Dataset records
[START]
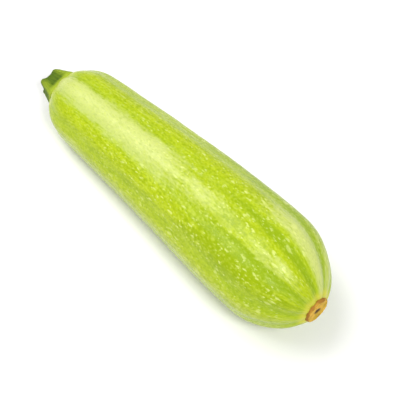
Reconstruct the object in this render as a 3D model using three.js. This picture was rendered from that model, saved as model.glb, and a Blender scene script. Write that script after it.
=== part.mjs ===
// A light green summer squash (zucchini), as picked: the whole fruit with its cut stem and the
// corky scar that the blossom left. Millimetres, +Z up. It lies on its side on the surface z = 0,
// with its stem towards -X, its blossom end towards +X and its gentle bend bulging towards +Y.
//
// Each piece is lofted through rings of points. A point is found by its place along the fruit's
// straight axis and its angle round that axis, counted from the top towards +Y. Then the axis is
// bent sideways and tilted, because a tapered fruit lies on its flank and not on its axis.

import * as THREE from "three";

// Fruit. Places along it are fractions of its length, counted from the stem end.
const FRUIT_LENGTH = 195;
const NECK_DIAMETER = 40.3;
const BELLY_DIAMETER = 60.8;
const TAPER_END = 0.684;
const TAPER_BLEND = 0.042;
const STEM_SHOULDER = 0.114;
const STEM_SHOULDER_POWER = 1.95;
const BLOSSOM_SHOULDER = 0.812;
const BLOSSOM_SHOULDER_POWER = 1.88;
const BEND_HEIGHT = 2.2;

// Soft ribs, with their grooves an even angle apart. They are deepest at the blossom end.
const RIBS = 10;
const FIRST_GROOVE_DEG = 9;
const GROOVE_DEPTH_AT_STEM = 0.45;
const GROOVE_DEPTH_AT_BLOSSOM = 0.9;
const GROOVE_SHARPNESS = 1.6;

// The fruit's own weight presses a narrow flat strip where it lies.
const FLATTENED = 0.7;

// Stem: a short ridged stub on a wider foot, cut a little aslant.
const STEM_LENGTH = 10.5;
const STEM_FOOT_RADIUS = 12.4;
const STEM_CUT_RADIUS = 7.8;
const STEM_FLARE_POWER = 0.9;
const STEM_RIDGES = 5;
const STEM_RIDGE_HEIGHT_AT_FOOT = 0.4;
const STEM_RIDGE_HEIGHT_AT_CUT = 0.9;
const STEM_RIDGE_DEG = -50;
const STEM_CUT_SLANT = 1.3;
const STEM_NOD = 1.4;
const STEM_EDGE_ROUNDING = 0.5;

// Blossom scar: a thin corky disc with a raised uneven rim and a pit in the middle.
const SCAR_RADIUS = 7.8;
const SCAR_THICKNESS = 1.7;
const SCAR_RIM_WIDTH = 1.5;
const SCAR_FACE_DEPTH = 0.5;
const SCAR_PIT_RADIUS = 1.5;
const SCAR_PIT_DEPTH = 0.9;

// Flat seats on the fruit's two ends, and the gap kept between pieces that touch.
const STEM_SEAT_RADIUS = 12.4;
const SCAR_SEAT_RADIUS = 7.4;
const CONTACT_GAP = 0.3;

// Mesh fineness.
const FRUIT_SEGMENTS = 80;
const FRUIT_RINGS = 36;
const STEM_SEGMENTS = 40;
const STEM_RINGS = 8;
const SCAR_SEGMENTS = 36;

const DEG = Math.PI / 180;

// 1 along the body and 0 at the tip: the quarter of a superellipse that rounds an end off.
function shoulder(fraction, power) {
  if (fraction <= 0) return 1;
  if (fraction >= 1) return 0;
  return (1 - fraction ** power) ** (1 / power);
}

// Radius of the fruit without its ribs: a straight taper that levels off, rounded at both ends.
function bodyRadius(place) {
  const pastTaper = TAPER_BLEND * Math.log1p(Math.exp((place - TAPER_END) / TAPER_BLEND));
  const grown = (place - pastTaper) / TAPER_END;
  const diameter = NECK_DIAMETER + (BELLY_DIAMETER - NECK_DIAMETER) * grown;
  const atStem = shoulder(1 - place / STEM_SHOULDER, STEM_SHOULDER_POWER);
  const intoBlossomEnd = (place - BLOSSOM_SHOULDER) / (1 - BLOSSOM_SHOULDER);
  return (diameter / 2) * atStem * shoulder(intoBlossomEnd, BLOSSOM_SHOULDER_POWER);
}

// The place between a thin end and a thicker place where the body reaches the wanted radius.
function placeOfRadius(wanted, thinPlace, thickPlace) {
  let thin = thinPlace;
  let thick = thickPlace;
  for (let step = 0; step < 40; step += 1) {
    const middle = (thin + thick) / 2;
    if (bodyRadius(middle) < wanted) thin = middle;
    else thick = middle;
  }
  return (thin + thick) / 2;
}

function ribbedRadius(place, angle) {
  const wave = (1 + Math.cos(RIBS * (angle - FIRST_GROOVE_DEG * DEG))) / 2;
  const depth = THREE.MathUtils.lerp(GROOVE_DEPTH_AT_STEM, GROOVE_DEPTH_AT_BLOSSOM, place);
  return bodyRadius(place) - depth * wave ** GROOVE_SHARPNESS;
}

// How far the taper tilts the fruit when its flank lies flat.
const restTilt = Math.atan((BELLY_DIAMETER - NECK_DIAMETER) / 2 / (TAPER_END * FRUIT_LENGTH));

// From a place along the straight axis and an offset from it, to the fruit as it lies.
function laid(along, sideways, upwards) {
  const fromMiddle = along - FRUIT_LENGTH / 2;
  const bend = BEND_HEIGHT * (1 - (fromMiddle / (FRUIT_LENGTH / 2)) ** 2);
  return new THREE.Vector3(
    fromMiddle * Math.cos(restTilt) - upwards * Math.sin(restTilt),
    sideways + bend,
    fromMiddle * Math.sin(restTilt) + upwards * Math.cos(restTilt),
  );
}

// A ring of points round the axis: radiusAt and alongAt give each point from its angle.
function ring(segments, radiusAt, alongAt, drop = 0) {
  const points = [];
  for (let index = 0; index < segments; index += 1) {
    const angle = (index / segments) * 2 * Math.PI;
    const radius = radiusAt(angle);
    points.push(laid(alongAt(angle), radius * Math.sin(angle), radius * Math.cos(angle) - drop));
  }
  return points;
}

// A closed body through rings that follow one another towards +X, with a fan over each end.
function loft(rings) {
  const segments = rings[0].length;
  const last = (rings.length - 1) * segments;
  const points = rings.flat();
  const startCentre = points.length;
  const endCentre = startCentre + 1;
  for (const endRing of [rings[0], rings[rings.length - 1]]) {
    const centre = new THREE.Vector3();
    endRing.forEach((point) => centre.add(point));
    points.push(centre.divideScalar(segments));
  }
  const faces = [];
  for (let index = 0; index < segments; index += 1) {
    const next = (index + 1) % segments;
    for (let start = 0; start < last; start += segments) {
      const ahead = start + segments;
      faces.push(start + index, ahead + index, start + next);
      faces.push(start + next, ahead + index, ahead + next);
    }
    faces.push(startCentre, index, next);
    faces.push(endCentre, last + next, last + index);
  }
  const geometry = new THREE.BufferGeometry().setFromPoints(points);
  geometry.setIndex(faces);
  geometry.computeVertexNormals();
  return geometry;
}

function namedMesh(name, geometry, color, roughness) {
  const mesh = new THREE.Mesh(
    geometry,
    new THREE.MeshStandardMaterial({ color, roughness, metalness: 0 }),
  );
  mesh.name = name;
  return mesh;
}

const stemSeat = placeOfRadius(STEM_SEAT_RADIUS, 0, STEM_SHOULDER);
const scarSeat = placeOfRadius(SCAR_SEAT_RADIUS, 1, BLOSSOM_SHOULDER);

// Rings stand closer together towards the two rounded ends.
function makeFruit() {
  const firstTurn = Math.acos(1 - 2 * stemSeat);
  const lastTurn = Math.acos(1 - 2 * scarSeat);
  const rings = [];
  for (let index = 0; index < FRUIT_RINGS; index += 1) {
    const turn = THREE.MathUtils.lerp(firstTurn, lastTurn, index / (FRUIT_RINGS - 1));
    const place = (1 - Math.cos(turn)) / 2;
    rings.push(ring(FRUIT_SEGMENTS, (angle) => ribbedRadius(place, angle), () => place * FRUIT_LENGTH));
  }
  return loft(rings);
}

// Ridges are rounded and the flutes between them hollow. They fade towards the foot.
function makeStem() {
  const foot = stemSeat * FRUIT_LENGTH - CONTACT_GAP;
  const rings = [];
  for (let index = 0; index <= STEM_RINGS; index += 1) {
    const up = 1 - index / STEM_RINGS;
    const mean = THREE.MathUtils.lerp(STEM_CUT_RADIUS, STEM_FOOT_RADIUS, (1 - up) ** STEM_FLARE_POWER);
    const ridgeHeight = THREE.MathUtils.lerp(STEM_RIDGE_HEIGHT_AT_FOOT, STEM_RIDGE_HEIGHT_AT_CUT, up);
    const alongAt = (angle) =>
      foot - up * (STEM_LENGTH + STEM_CUT_SLANT * Math.cos(angle - STEM_RIDGE_DEG * DEG));
    const radiusAt = (angle) =>
      mean + ridgeHeight * Math.cos(STEM_RIDGES * (angle - STEM_RIDGE_DEG * DEG));
    rings.push(ring(STEM_SEGMENTS, radiusAt, alongAt, STEM_NOD * up ** 2));
    if (index === 0) {
      const inner = (angle) => radiusAt(angle) - STEM_EDGE_ROUNDING;
      const outer = (angle) => alongAt(angle) - STEM_EDGE_ROUNDING;
      rings.unshift(ring(STEM_SEGMENTS, inner, outer, STEM_NOD));
    }
  }
  return loft(rings);
}

// The section of the disc, from the middle of its back round the rim to the foot of the pit.
function makeScar() {
  const back = scarSeat * FRUIT_LENGTH + CONTACT_GAP;
  const face = SCAR_THICKNESS - SCAR_FACE_DEPTH;
  const section = [
    [SCAR_RADIUS - 0.5, 0],
    [SCAR_RADIUS, SCAR_THICKNESS * 0.35],
    [SCAR_RADIUS - 0.1, SCAR_THICKNESS * 0.75],
    [SCAR_RADIUS - SCAR_RIM_WIDTH / 2, SCAR_THICKNESS],
    [SCAR_RADIUS - SCAR_RIM_WIDTH, face],
    [SCAR_PIT_RADIUS + 0.8, face],
    [SCAR_PIT_RADIUS, face - SCAR_PIT_DEPTH / 2],
    [SCAR_PIT_RADIUS / 2, face - SCAR_PIT_DEPTH],
  ];
  const uneven = (angle) => 1 + 0.04 * Math.cos(3 * angle + 1) + 0.03 * Math.cos(5 * angle);
  return loft(
    section.map(([radius, height]) =>
      ring(SCAR_SEGMENTS, (angle) => radius * uneven(angle), () => back + height)),
  );
}

// Sets the pieces down so that the fruit's lowest flank sinks by FLATTENED, flattens that flank
// into a strip at z = 0, and puts the origin under the middle of the whole.
function setDown(meshes) {
  const fruit = meshes[0];
  fruit.geometry.computeBoundingBox();
  const drop = -fruit.geometry.boundingBox.min.z - FLATTENED;
  for (const mesh of meshes) mesh.geometry.translate(0, 0, drop);
  const positions = fruit.geometry.attributes.position;
  for (let index = 0; index < positions.count; index += 1) {
    positions.setZ(index, Math.max(0, positions.getZ(index)));
  }
  const box = new THREE.Box3();
  for (const mesh of meshes) {
    mesh.geometry.computeBoundingBox();
    box.union(mesh.geometry.boundingBox);
  }
  const centre = box.getCenter(new THREE.Vector3());
  for (const mesh of meshes) mesh.geometry.translate(-centre.x, -centre.y, 0);
}

const pieces = [
  namedMesh("fruit", makeFruit(), 0xbdd43c, 0.38),
  namedMesh("stem", makeStem(), 0x7f9a1c, 0.6),
  namedMesh("blossom_scar", makeScar(), 0xb98430, 0.8),
];
setDown(pieces);

const zucchini = new THREE.Group();
zucchini.add(...pieces);

export default zucchini;
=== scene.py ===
# %% [markdown]
# # A light green zucchini
# The object is a whole summer squash, as picked: a tapered, softly ribbed fruit, a short stub of
# ridged stalk at its thin end, and a dry corky scar at its thick end, where the flower fell off.
# This lesson models the three pieces from drawn circles, gives each its finish, and lights them
# softly on a pale floor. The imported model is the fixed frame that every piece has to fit.

# %% Load the frame
import math

import bpy
from mathutils import Matrix, Vector


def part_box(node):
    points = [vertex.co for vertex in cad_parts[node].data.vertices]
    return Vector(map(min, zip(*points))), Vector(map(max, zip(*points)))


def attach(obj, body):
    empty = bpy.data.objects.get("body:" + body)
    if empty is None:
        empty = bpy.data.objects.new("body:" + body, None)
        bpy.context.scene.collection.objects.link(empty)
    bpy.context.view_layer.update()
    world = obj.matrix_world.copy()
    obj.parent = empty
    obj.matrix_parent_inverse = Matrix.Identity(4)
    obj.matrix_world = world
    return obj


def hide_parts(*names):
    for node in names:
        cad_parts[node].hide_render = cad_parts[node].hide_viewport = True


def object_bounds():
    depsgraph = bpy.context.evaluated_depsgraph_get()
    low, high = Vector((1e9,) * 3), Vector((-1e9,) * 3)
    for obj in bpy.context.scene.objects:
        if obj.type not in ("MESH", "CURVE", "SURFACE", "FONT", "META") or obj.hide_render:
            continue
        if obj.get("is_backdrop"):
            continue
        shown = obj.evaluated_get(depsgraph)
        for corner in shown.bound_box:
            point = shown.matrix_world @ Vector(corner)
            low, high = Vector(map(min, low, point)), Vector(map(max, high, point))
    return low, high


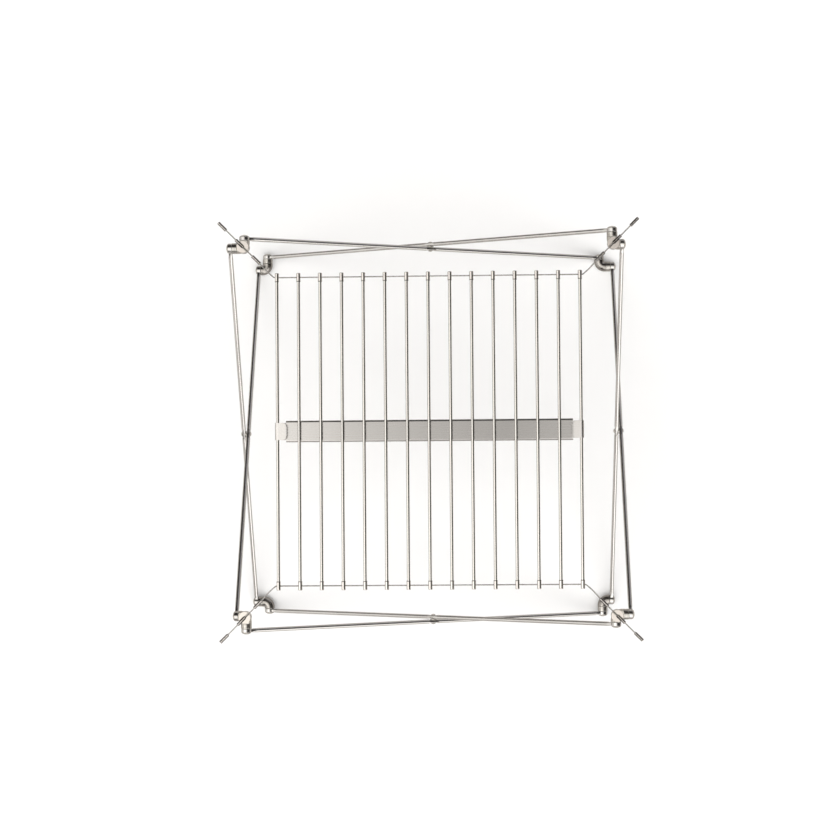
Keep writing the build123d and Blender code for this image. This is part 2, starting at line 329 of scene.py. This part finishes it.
def loft(rings, closed_start=True, closed_end=True):
    """A mesh through rings of points; a ring of one point closes to a tip."""
    points, faces, starts = [], [], []
    for ring in rings:
        starts.append(len(points))
        points += [tuple(point) for point in ring]
    for here, there, first, second in zip(rings, rings[1:], starts, starts[1:]):
        count = max(len(here), len(there))
        for i in range(count):
            j = (i + 1) % count
            if len(here) == 1:
                faces.append((first, second + j, second + i))
            elif len(there) == 1:
                faces.append((first + i, first + j, second))
            else:
                faces.append((first + i, first + j, second + j, second + i))
    if closed_start and len(rings[0]) > 1:
        faces.append(tuple(reversed(range(len(rings[0])))))
    if closed_end and len(rings[-1]) > 1:
        faces.append(tuple(range(starts[-1], starts[-1] + len(rings[-1]))))
    return to_mesh(points, faces)


def to_mesh(points, faces):
    mesh = bpy.data.meshes.new("shape")
    mesh.from_pydata(points, [], faces)
    mesh.validate()
    return mesh


def lathe(profile, segments=48, loop=False):
    """A solid turned about X from (place, radius) pairs, in order along X; loop joins the ends."""
    rings = []
    for x, radius in profile + (profile[:1] if loop else []):
        if radius < 1e-6:
            rings.append([(x, 0.0, 0.0)])
        else:
            turns = [2 * math.pi * i / segments for i in range(segments)]
            rings.append([(x, radius * math.cos(t), radius * math.sin(t)) for t in turns])
    mesh = loft(rings, closed_start=False, closed_end=False)
    return welded(mesh) if loop else mesh


def welded(mesh):
    work = bmesh.new()
    work.from_mesh(mesh)
    bmesh.ops.remove_doubles(work, verts=work.verts, dist=1e-5)
    bmesh.ops.recalc_face_normals(work, faces=work.faces)
    work.to_mesh(mesh)
    work.free()
    return mesh


def angle_steps(start, end, steps=8):
    """Angles from start to end, given in degrees and returned in radians."""
    return [math.radians(start + (end - start) * i / steps) for i in range(steps + 1)]


def arc(x, radius, size, start, end, steps=5):
    """Profile points round a corner whose centre is at (x, radius); angles in degrees."""
    turns = angle_steps(start, end, steps)
    return [(x + size * math.cos(t), radius + size * math.sin(t)) for t in turns]


def dome(rim_x, radius, height, steps=10):
    """Profile of a domed head from its rim to its tip, towards +X."""
    ball = (radius**2 + height**2) / (2 * height)
    widest = math.asin(radius / ball)
    turns = [widest * (1 - i / steps) for i in range(steps + 1)]
    return [(rim_x + height - ball + ball * math.cos(t), ball * math.sin(t)) for t in turns]


def combined(mesh, other, operation, place=Matrix.Identity(4)):
    """The mesh with a placed other one added to it or cut from it."""
    target, tool = link("target", mesh), link("tool", other)
    tool.matrix_world = place
    work = target.modifiers.new("work", "BOOLEAN")
    work.object, work.operation, work.solver = tool, operation, "EXACT"
    made = applied(target)
    bpy.data.objects.remove(tool)
    return made


def applied(target):
    """The object's mesh with its modifiers, as a mesh of its own; the object is removed."""
    bpy.context.view_layer.update()
    graph = bpy.context.evaluated_depsgraph_get()
    made = bpy.data.meshes.new_from_object(target.evaluated_get(graph))
    bpy.data.objects.remove(target)
    return made


def softened(mesh, width, angle=SHARP_ANGLE):
    """The mesh with its real edges rounded a little, so that they catch the light."""
    target = link("target", mesh)
    work = target.modifiers.new("work", "BEVEL")
    work.width, work.segments, work.limit_method = width, 2, "ANGLE"
    work.angle_limit = math.radians(angle)
    work.use_clamp_overlap = True
    return applied(target)


def block(low, high):
    (a, b, c), (d, e, f) = low, high
    points = [(a, b, c), (d, b, c), (d, e, c), (a, e, c), (a, b, f), (d, b, f), (d, e, f), (a, e, f)]
    faces = [(3, 2, 1, 0), (4, 5, 6, 7), (0, 1, 5, 4), (1, 2, 6, 5), (2, 3, 7, 6), (3, 0, 4, 7)]
    return to_mesh(points, faces)


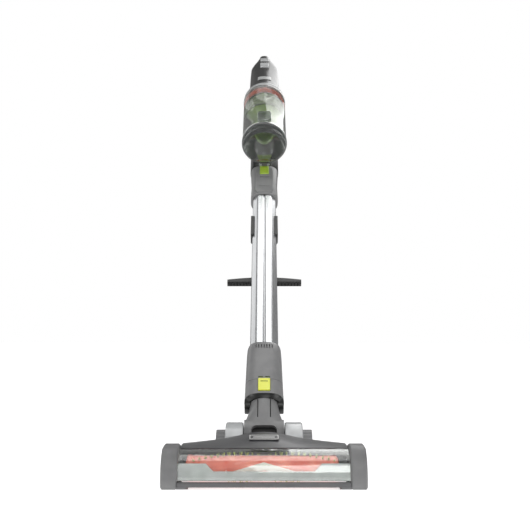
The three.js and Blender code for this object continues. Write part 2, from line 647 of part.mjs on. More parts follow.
[END]
DIRECTION:
The line containing "setDown(pieces);" opens the part, and the line containing "obj.matrix_world = world" closes it. Output that part exactly, with both, and only that.

CORRECT ANSWER:
setDown(pieces);

const zucchini = new THREE.Group();
zucchini.add(...pieces);

export default zucchini;
=== scene.py ===
# %% [markdown]
# # A light green zucchini
# The object is a whole summer squash, as picked: a tapered, softly ribbed fruit, a short stub of
# ridged stalk at its thin end, and a dry corky scar at its thick end, where the flower fell off.
# This lesson models the three pieces from drawn circles, gives each its finish, and lights them
# softly on a pale floor. The imported model is the fixed frame that every piece has to fit.

# %% Load the frame
import math

import bpy
from mathutils import Matrix, Vector


def part_box(node):
    points = [vertex.co for vertex in cad_parts[node].data.vertices]
    return Vector(map(min, zip(*points))), Vector(map(max, zip(*points)))


def attach(obj, body):
    empty = bpy.data.objects.get("body:" + body)
    if empty is None:
        empty = bpy.data.objects.new("body:" + body, None)
        bpy.context.scene.collection.objects.link(empty)
    bpy.context.view_layer.update()
    world = obj.matrix_world.copy()
    obj.parent = empty
    obj.matrix_parent_inverse = Matrix.Identity(4)
    obj.matrix_world = world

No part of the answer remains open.